=== Instructions to follow ===
Extract all lines that hold the string "empty".

══ Information provided

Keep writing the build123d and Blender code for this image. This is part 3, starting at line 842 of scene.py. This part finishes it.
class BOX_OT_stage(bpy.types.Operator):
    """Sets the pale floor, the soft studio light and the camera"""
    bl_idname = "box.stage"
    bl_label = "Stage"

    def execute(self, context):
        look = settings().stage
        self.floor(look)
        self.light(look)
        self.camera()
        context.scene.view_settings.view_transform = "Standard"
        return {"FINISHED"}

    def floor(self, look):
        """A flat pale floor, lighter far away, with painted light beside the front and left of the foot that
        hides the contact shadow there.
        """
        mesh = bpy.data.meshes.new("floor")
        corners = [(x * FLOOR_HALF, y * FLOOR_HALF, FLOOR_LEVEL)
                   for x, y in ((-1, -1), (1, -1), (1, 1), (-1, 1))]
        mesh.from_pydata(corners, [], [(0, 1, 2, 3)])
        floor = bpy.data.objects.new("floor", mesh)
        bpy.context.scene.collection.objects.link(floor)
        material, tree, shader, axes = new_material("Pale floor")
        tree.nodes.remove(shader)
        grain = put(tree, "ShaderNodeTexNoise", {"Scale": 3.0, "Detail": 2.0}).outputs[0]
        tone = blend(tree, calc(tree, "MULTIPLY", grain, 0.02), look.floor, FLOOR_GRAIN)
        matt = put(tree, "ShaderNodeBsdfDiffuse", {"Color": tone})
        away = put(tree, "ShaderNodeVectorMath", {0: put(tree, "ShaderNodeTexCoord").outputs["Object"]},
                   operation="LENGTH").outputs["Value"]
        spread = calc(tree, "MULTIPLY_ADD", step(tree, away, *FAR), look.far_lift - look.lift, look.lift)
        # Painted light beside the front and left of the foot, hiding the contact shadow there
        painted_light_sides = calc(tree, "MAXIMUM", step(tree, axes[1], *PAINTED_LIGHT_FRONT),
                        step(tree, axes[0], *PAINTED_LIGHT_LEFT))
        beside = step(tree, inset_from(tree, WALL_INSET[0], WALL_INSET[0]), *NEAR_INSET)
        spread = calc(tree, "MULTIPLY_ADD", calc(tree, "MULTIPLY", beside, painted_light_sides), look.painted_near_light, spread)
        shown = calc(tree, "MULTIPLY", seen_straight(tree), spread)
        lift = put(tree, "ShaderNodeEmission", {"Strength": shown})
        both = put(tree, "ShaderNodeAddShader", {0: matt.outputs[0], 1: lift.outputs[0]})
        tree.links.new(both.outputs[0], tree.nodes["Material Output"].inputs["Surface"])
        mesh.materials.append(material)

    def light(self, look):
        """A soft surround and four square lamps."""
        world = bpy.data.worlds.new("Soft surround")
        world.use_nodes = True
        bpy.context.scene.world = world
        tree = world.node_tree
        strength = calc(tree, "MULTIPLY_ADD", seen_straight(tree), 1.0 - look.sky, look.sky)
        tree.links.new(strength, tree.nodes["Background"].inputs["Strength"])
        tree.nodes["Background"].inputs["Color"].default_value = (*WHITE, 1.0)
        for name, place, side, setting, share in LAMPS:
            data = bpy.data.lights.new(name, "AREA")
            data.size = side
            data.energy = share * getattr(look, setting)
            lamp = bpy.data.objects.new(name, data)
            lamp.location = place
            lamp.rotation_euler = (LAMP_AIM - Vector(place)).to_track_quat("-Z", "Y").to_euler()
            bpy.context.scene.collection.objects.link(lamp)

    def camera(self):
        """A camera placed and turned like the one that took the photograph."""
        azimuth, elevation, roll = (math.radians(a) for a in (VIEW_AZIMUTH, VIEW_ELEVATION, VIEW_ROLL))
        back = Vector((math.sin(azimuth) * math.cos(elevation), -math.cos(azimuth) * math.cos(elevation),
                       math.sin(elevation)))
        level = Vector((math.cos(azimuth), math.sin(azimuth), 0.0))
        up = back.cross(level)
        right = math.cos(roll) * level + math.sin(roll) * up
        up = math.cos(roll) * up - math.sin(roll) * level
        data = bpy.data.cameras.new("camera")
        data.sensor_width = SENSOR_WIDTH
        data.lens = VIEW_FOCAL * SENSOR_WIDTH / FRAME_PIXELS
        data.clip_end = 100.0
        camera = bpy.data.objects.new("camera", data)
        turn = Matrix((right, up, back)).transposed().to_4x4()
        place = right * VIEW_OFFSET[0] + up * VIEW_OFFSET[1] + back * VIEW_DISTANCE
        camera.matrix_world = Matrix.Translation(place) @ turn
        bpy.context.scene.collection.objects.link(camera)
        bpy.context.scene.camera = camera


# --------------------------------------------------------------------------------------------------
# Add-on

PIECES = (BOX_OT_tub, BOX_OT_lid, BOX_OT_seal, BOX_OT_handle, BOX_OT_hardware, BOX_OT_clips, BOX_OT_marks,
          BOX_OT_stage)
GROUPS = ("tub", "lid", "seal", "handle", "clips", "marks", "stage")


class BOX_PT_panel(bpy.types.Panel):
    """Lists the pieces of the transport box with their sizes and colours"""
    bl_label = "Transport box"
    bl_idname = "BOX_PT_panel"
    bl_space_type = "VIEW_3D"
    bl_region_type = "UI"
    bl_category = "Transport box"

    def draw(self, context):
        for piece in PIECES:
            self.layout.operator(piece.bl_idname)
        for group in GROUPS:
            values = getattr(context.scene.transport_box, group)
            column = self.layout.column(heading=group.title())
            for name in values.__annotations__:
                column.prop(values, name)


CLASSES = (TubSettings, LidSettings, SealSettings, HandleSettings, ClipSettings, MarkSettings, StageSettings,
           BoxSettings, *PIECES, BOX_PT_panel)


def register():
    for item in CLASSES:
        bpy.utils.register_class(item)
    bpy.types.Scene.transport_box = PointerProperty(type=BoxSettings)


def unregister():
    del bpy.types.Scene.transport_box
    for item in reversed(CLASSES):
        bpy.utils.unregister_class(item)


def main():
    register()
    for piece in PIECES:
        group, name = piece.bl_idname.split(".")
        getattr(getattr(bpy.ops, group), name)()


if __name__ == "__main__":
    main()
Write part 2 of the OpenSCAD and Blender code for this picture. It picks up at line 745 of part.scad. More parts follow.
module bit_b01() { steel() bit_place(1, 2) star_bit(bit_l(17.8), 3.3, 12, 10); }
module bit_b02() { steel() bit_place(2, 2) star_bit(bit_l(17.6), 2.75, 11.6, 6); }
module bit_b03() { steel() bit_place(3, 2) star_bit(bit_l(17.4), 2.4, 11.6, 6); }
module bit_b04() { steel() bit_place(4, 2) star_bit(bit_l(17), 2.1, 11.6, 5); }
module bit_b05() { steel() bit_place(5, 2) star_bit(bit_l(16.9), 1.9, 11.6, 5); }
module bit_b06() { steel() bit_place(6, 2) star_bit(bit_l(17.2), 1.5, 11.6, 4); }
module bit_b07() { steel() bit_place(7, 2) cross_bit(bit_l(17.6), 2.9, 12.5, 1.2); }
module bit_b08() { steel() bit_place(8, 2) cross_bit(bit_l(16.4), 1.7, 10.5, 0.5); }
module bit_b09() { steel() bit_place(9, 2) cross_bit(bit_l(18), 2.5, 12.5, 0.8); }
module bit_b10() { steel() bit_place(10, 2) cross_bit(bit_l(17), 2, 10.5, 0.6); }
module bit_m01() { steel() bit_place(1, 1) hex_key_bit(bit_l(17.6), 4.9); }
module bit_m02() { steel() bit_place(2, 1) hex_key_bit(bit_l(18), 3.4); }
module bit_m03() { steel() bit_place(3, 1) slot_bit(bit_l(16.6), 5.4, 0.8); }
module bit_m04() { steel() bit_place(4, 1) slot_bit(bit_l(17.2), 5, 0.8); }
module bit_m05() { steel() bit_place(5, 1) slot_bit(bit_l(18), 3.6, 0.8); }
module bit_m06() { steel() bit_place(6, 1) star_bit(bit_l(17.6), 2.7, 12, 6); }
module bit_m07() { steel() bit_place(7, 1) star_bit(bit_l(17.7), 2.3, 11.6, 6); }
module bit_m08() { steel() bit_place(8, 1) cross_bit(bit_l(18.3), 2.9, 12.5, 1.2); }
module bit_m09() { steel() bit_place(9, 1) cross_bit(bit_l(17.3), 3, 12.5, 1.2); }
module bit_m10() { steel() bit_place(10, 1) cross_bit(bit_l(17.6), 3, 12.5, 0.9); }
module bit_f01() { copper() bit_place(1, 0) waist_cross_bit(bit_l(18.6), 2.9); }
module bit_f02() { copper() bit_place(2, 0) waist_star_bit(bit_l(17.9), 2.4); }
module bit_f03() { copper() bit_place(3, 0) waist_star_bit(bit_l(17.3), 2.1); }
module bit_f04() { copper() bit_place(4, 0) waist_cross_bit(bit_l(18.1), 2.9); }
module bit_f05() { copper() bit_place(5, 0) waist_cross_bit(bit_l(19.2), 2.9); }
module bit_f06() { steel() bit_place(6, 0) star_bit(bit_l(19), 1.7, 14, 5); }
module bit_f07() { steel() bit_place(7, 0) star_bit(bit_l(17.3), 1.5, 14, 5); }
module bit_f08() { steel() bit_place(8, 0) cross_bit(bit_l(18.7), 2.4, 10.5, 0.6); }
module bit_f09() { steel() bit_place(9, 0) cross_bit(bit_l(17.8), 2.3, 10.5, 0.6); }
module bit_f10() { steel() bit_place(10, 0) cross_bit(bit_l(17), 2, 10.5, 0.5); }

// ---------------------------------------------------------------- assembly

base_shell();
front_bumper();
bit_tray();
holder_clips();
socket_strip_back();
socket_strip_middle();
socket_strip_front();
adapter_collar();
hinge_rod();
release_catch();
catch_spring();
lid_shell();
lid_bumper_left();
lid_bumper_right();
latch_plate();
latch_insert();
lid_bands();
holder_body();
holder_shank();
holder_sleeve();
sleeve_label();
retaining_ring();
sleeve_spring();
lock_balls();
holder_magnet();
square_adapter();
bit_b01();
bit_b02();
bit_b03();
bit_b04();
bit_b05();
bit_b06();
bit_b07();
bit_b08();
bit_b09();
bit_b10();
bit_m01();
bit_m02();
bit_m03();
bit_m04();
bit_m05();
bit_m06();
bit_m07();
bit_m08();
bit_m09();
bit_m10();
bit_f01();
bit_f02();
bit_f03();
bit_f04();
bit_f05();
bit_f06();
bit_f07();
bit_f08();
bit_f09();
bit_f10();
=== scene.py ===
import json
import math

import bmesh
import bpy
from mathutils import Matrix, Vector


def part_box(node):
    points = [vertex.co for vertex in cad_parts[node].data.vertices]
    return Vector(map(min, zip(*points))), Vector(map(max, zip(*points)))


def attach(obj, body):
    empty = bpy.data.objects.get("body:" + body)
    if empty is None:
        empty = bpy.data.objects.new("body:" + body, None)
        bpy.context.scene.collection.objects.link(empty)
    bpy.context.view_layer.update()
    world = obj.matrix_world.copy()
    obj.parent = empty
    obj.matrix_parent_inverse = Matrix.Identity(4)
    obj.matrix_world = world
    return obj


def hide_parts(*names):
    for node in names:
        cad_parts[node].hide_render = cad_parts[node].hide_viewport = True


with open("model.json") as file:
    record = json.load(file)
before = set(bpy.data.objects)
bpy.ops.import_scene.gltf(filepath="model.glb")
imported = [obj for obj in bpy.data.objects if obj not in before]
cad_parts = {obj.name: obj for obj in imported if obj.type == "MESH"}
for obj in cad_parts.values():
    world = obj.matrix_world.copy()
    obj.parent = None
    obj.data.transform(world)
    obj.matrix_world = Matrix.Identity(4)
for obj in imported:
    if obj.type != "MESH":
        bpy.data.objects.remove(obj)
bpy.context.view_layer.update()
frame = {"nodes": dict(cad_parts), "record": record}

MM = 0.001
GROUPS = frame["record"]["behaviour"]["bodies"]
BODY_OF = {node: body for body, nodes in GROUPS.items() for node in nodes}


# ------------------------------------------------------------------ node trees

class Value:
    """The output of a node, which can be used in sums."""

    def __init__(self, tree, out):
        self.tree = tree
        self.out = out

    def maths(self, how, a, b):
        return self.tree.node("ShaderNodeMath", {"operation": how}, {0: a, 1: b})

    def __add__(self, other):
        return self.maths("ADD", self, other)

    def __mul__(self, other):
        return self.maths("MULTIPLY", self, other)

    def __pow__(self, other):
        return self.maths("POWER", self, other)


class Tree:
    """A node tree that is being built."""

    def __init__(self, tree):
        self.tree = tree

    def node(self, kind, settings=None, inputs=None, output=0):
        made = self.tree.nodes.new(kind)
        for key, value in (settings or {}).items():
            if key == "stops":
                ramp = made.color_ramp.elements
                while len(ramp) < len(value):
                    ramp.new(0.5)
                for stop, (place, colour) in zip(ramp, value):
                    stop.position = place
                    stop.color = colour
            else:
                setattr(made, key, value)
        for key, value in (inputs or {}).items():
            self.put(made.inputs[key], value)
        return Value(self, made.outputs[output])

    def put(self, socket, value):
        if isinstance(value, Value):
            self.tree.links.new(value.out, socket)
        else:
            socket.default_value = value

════

=== Full response ===
    empty = bpy.data.objects.get("body:" + body)
    if empty is None:
        empty = bpy.data.objects.new("body:" + body, None)
        bpy.context.scene.collection.objects.link(empty)
    obj.parent = empty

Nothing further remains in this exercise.